If you watch snooker, you have a problem. Actually, lots of them. You’re probably losing your hair, your ability to maintain sexual performance and, though you don’t know it yet, your life.

You might wonder why you need treatment for erectile dysfunction and life insurance for your family when you also apparently need dating services, but you fit the profile.

When you watch the World Championship on Fox Sports in June, or maybe July, you’ll know what to expect, you poor bastard.

Among your problems is that the World Championship is in fact taking place in April and May (the 20th to the sixth, to be precise. Now).

Snooker fans who have survived their spouse’s scheme to bump them off and run away with the payout – the frequent subtext of life insurance ads, as I’ve found in my accidental scholarship on them – might wonder why it takes so long.

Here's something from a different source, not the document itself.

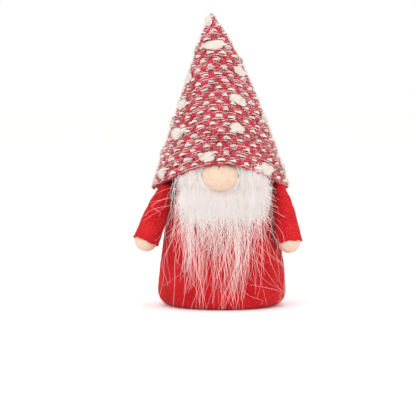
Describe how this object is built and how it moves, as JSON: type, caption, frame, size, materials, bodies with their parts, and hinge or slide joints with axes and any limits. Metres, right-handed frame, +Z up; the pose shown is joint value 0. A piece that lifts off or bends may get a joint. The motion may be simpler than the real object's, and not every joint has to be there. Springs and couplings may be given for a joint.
{
  "type": "stuffed gnome figurine",
  "caption": "Weighted standing gnome: tapered red felt body, hanging sleeves with wooden hands, ball nose, long white beard and a tall pointed knitted hat.",
  "frame": {"origin": "centre of the flat base, on the surface the figure stands on", "axes": "+Z up to the tip of the hat, the face looks along -Y, +X is the figure's own left"},
  "size_m": [0.0769, 0.0627, 0.134],
  "materials": {
    "red_felt": "matte brushed felt with a soft short nap",
    "red_marled_knit": "fuzzy hand-knit look, red yarn marled with off-white, cream wool lumps",
    "white_fur": "long-pile faux fur, soft sheen",
    "fur_backing": "knitted backing cloth, matte",
    "fibre_fill": "loose polyester fibre fill, matte",
    "pouch_cloth": "plain woven cloth, matte",
    "natural_wood": "unvarnished pale beech, sanded",
    "red_thread": "sewing thread, slight sheen",
    "clear_glue": "set hot-melt glue, satin",
    "grey_card": "uncoated card, matte",
    "sand_grains": "dry sand, matte"
  },
  "bodies": {
    "torso": {"body_bag": "red_felt", "base_panel": "red_felt", "base_card": "grey_card", "ballast_pouch": "pouch_cloth", "ballast_grains": "sand_grains", "body_stuffing": "fibre_fill", "base_seam_thread": "red_thread", "closing_stitches": "red_thread", "crown_gather_thread": "red_thread", "hat_knit": "red_marled_knit", "hat_stuffing": "fibre_fill", "hat_seam_yarn": "red_marled_knit", "hat_glue_bead": "clear_glue", "nose": "natural_wood", "nose_glue": "clear_glue", "beard_backing_top": "fur_backing", "beard_pile_top": "white_fur"},
    "beard": {"beard_backing_flap": "fur_backing", "beard_pile_flap": "white_fur"},
    "left_shoulder": {"left_shoulder_thread": "red_thread"},
    "left_arm": {"left_sleeve": "red_felt", "left_sleeve_stuffing": "fibre_fill", "left_hand": "natural_wood", "left_hand_glue": "clear_glue"},
    "right_shoulder": {"right_shoulder_thread": "red_thread"},
    "right_arm": {"right_sleeve": "red_felt", "right_sleeve_stuffing": "fibre_fill", "right_hand": "natural_wood", "right_hand_glue": "clear_glue"}
  },
  "joints": [
    {"name": "left_arm_swing", "type": "hinge", "parent": "torso", "child": "left_shoulder", "pos_m": [0.0259, -0.008, 0.0526], "axis": [-1, 0, 0], "range_deg": [0, 25]},
    {"name": "left_arm_lift", "type": "hinge", "parent": "left_shoulder", "child": "left_arm", "pos_m": [0.0259, -0.008, 0.0526], "axis": [0, -1, 0], "range_deg": [0, 45]},
    {"name": "right_arm_swing", "type": "hinge", "parent": "torso", "child": "right_shoulder", "pos_m": [-0.0259, -0.008, 0.0526], "axis": [-1, 0, 0], "range_deg": [-10, 25]},
    {"name": "right_arm_lift", "type": "hinge", "parent": "right_shoulder", "child": "right_arm", "pos_m": [-0.0259, -0.008, 0.0526], "axis": [0, 1, 0], "range_deg": [0, 45]},
    {"name": "beard_fold", "type": "hinge", "parent": "torso", "child": "beard", "pos_m": [0, -0.02404, 0.051], "axis": [-1, 0, 0], "range_deg": [0, 60]}
  ]
}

They might also wonder if they wouldn’t be happier, on balance, had it taken no time at all. Not happier in themselves (how could we be? We’re impotent and our elderly wives want to kill us) but happier on average and in aggregate, lifted by the rising tide of a happier, more diverse, bigger audience.

Who knows, there might be one out there. Few sports are better on telly than at the venue; snooker is one. Spectators at snooker venues wear headphones transmitting the BBC commentary team’s sotto voce sportsman’s night repartee.

Yet here in Australia it’s, well, snookered.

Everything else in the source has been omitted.